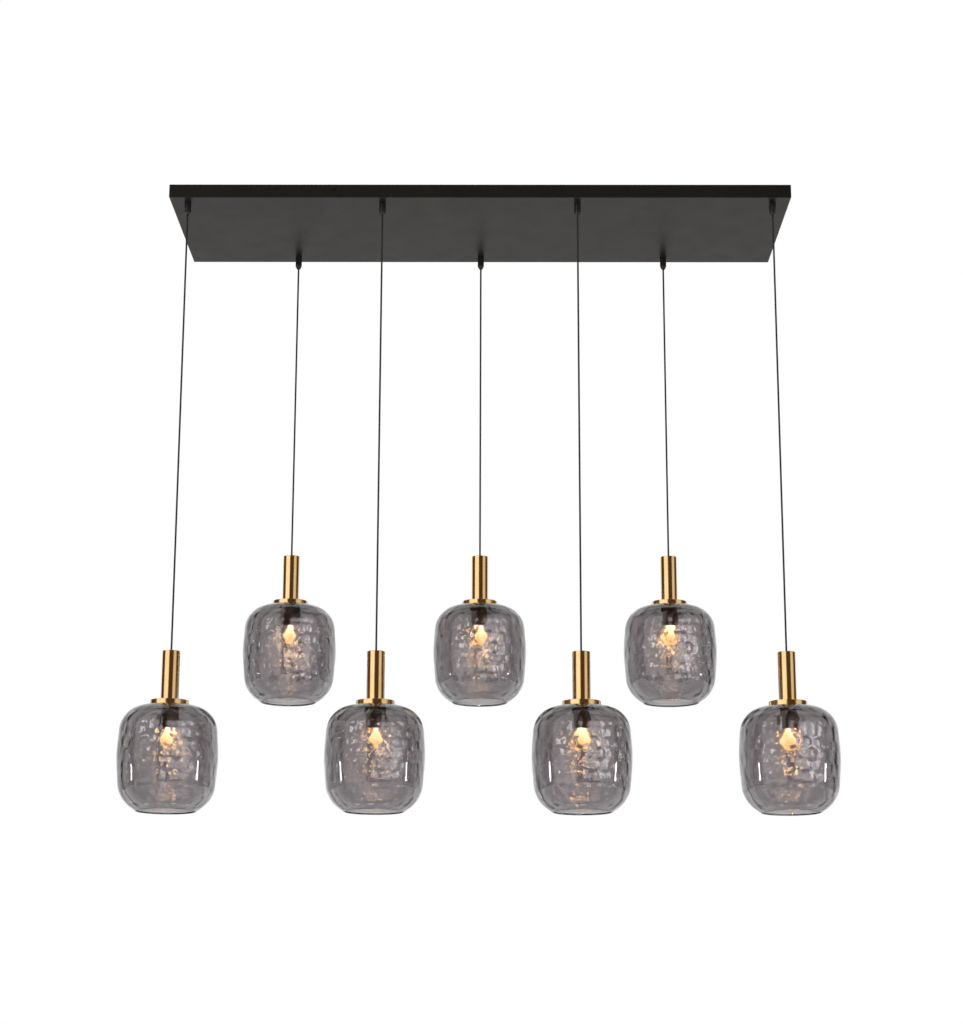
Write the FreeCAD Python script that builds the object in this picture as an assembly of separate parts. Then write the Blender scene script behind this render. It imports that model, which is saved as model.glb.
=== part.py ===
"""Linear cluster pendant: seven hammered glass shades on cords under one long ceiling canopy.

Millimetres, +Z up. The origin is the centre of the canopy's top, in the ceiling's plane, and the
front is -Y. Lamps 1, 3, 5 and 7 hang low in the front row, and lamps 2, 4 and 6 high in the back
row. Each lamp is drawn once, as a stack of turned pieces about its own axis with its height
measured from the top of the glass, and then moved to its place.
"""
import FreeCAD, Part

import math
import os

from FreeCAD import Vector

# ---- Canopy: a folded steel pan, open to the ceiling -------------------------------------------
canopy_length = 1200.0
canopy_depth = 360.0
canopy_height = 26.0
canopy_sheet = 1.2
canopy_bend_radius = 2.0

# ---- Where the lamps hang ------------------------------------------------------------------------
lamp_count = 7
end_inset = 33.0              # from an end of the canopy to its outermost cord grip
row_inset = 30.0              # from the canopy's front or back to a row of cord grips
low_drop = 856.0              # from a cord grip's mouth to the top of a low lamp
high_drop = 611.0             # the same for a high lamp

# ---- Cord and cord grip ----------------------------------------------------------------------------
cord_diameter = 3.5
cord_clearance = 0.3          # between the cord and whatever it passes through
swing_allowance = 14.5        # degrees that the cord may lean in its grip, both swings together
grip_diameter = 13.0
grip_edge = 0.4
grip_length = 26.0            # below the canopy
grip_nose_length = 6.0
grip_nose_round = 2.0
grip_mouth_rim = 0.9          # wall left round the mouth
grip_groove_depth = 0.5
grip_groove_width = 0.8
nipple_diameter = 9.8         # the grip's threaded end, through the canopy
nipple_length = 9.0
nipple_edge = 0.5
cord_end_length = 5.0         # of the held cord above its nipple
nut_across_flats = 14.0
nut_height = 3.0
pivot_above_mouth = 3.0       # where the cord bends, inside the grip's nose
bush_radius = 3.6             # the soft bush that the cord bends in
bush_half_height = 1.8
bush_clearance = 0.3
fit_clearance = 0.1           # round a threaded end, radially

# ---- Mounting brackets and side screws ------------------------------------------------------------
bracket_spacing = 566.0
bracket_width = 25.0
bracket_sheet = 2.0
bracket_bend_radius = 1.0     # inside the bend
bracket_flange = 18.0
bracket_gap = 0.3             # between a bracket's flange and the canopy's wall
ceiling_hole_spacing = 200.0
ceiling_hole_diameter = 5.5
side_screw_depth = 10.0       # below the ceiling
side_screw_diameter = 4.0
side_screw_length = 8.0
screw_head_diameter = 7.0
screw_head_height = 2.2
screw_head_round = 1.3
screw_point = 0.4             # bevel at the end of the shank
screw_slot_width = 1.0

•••

Set problem: Repeat the data above exactly.

Correct response:
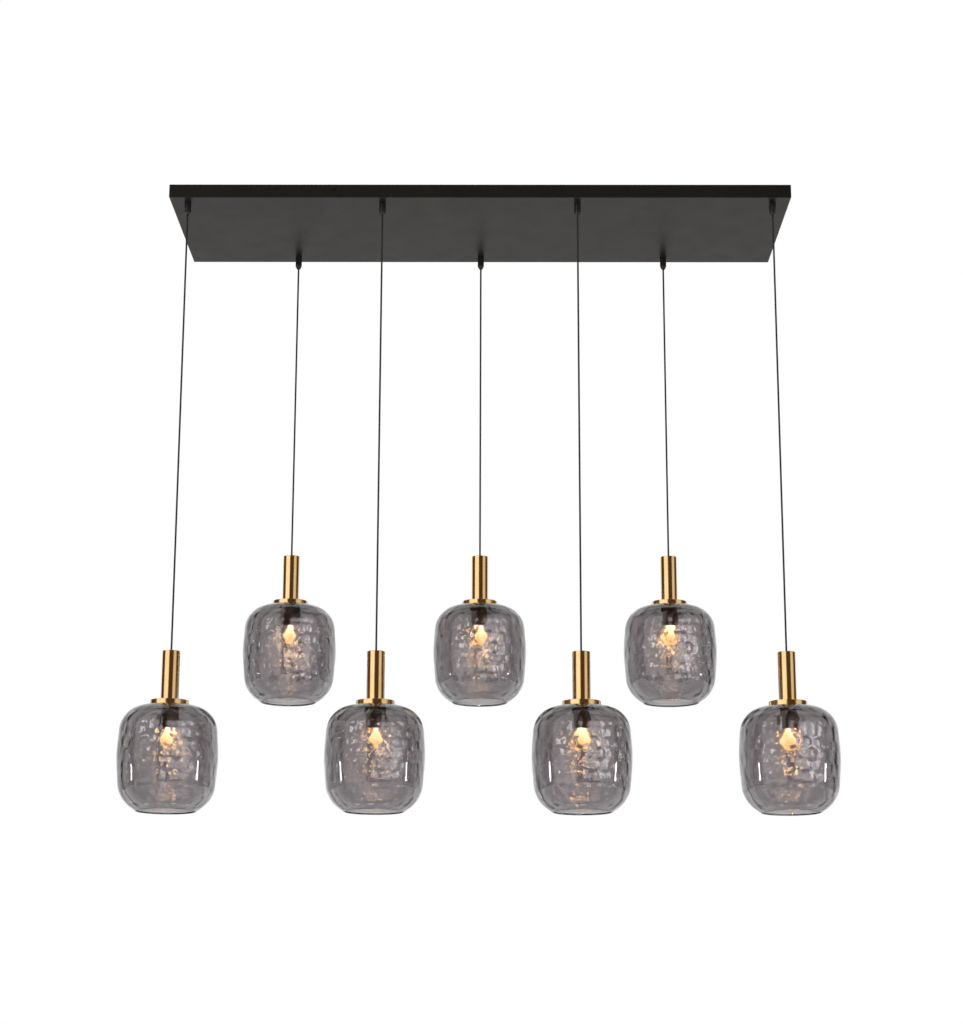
Write the FreeCAD Python script that builds the object in this picture as an assembly of separate parts. Then write the Blender scene script behind this render. It imports that model, which is saved as model.glb.
=== part.py ===
"""Linear cluster pendant: seven hammered glass shades on cords under one long ceiling canopy.

Millimetres, +Z up. The origin is the centre of the canopy's top, in the ceiling's plane, and the
front is -Y. Lamps 1, 3, 5 and 7 hang low in the front row, and lamps 2, 4 and 6 high in the back
row. Each lamp is drawn once, as a stack of turned pieces about its own axis with its height
measured from the top of the glass, and then moved to its place.
"""
import FreeCAD, Part

import math
import os

from FreeCAD import Vector

# ---- Canopy: a folded steel pan, open to the ceiling -------------------------------------------
canopy_length = 1200.0
canopy_depth = 360.0
canopy_height = 26.0
canopy_sheet = 1.2
canopy_bend_radius = 2.0

# ---- Where the lamps hang ------------------------------------------------------------------------
lamp_count = 7
end_inset = 33.0              # from an end of the canopy to its outermost cord grip
row_inset = 30.0              # from the canopy's front or back to a row of cord grips
low_drop = 856.0              # from a cord grip's mouth to the top of a low lamp
high_drop = 611.0             # the same for a high lamp

# ---- Cord and cord grip ----------------------------------------------------------------------------
cord_diameter = 3.5
cord_clearance = 0.3          # between the cord and whatever it passes through
swing_allowance = 14.5        # degrees that the cord may lean in its grip, both swings together
grip_diameter = 13.0
grip_edge = 0.4
grip_length = 26.0            # below the canopy
grip_nose_length = 6.0
grip_nose_round = 2.0
grip_mouth_rim = 0.9          # wall left round the mouth
grip_groove_depth = 0.5
grip_groove_width = 0.8
nipple_diameter = 9.8         # the grip's threaded end, through the canopy
nipple_length = 9.0
nipple_edge = 0.5
cord_end_length = 5.0         # of the held cord above its nipple
nut_across_flats = 14.0
nut_height = 3.0
pivot_above_mouth = 3.0       # where the cord bends, inside the grip's nose
bush_radius = 3.6             # the soft bush that the cord bends in
bush_half_height = 1.8
bush_clearance = 0.3
fit_clearance = 0.1           # round a threaded end, radially

# ---- Mounting brackets and side screws ------------------------------------------------------------
bracket_spacing = 566.0
bracket_width = 25.0
bracket_sheet = 2.0
bracket_bend_radius = 1.0     # inside the bend
bracket_flange = 18.0
bracket_gap = 0.3             # between a bracket's flange and the canopy's wall
ceiling_hole_spacing = 200.0
ceiling_hole_diameter = 5.5
side_screw_depth = 10.0       # below the ceiling
side_screw_diameter = 4.0
side_screw_length = 8.0
screw_head_diameter = 7.0
screw_head_height = 2.2
screw_head_round = 1.3
screw_point = 0.4             # bevel at the end of the shank
screw_slot_width = 1.0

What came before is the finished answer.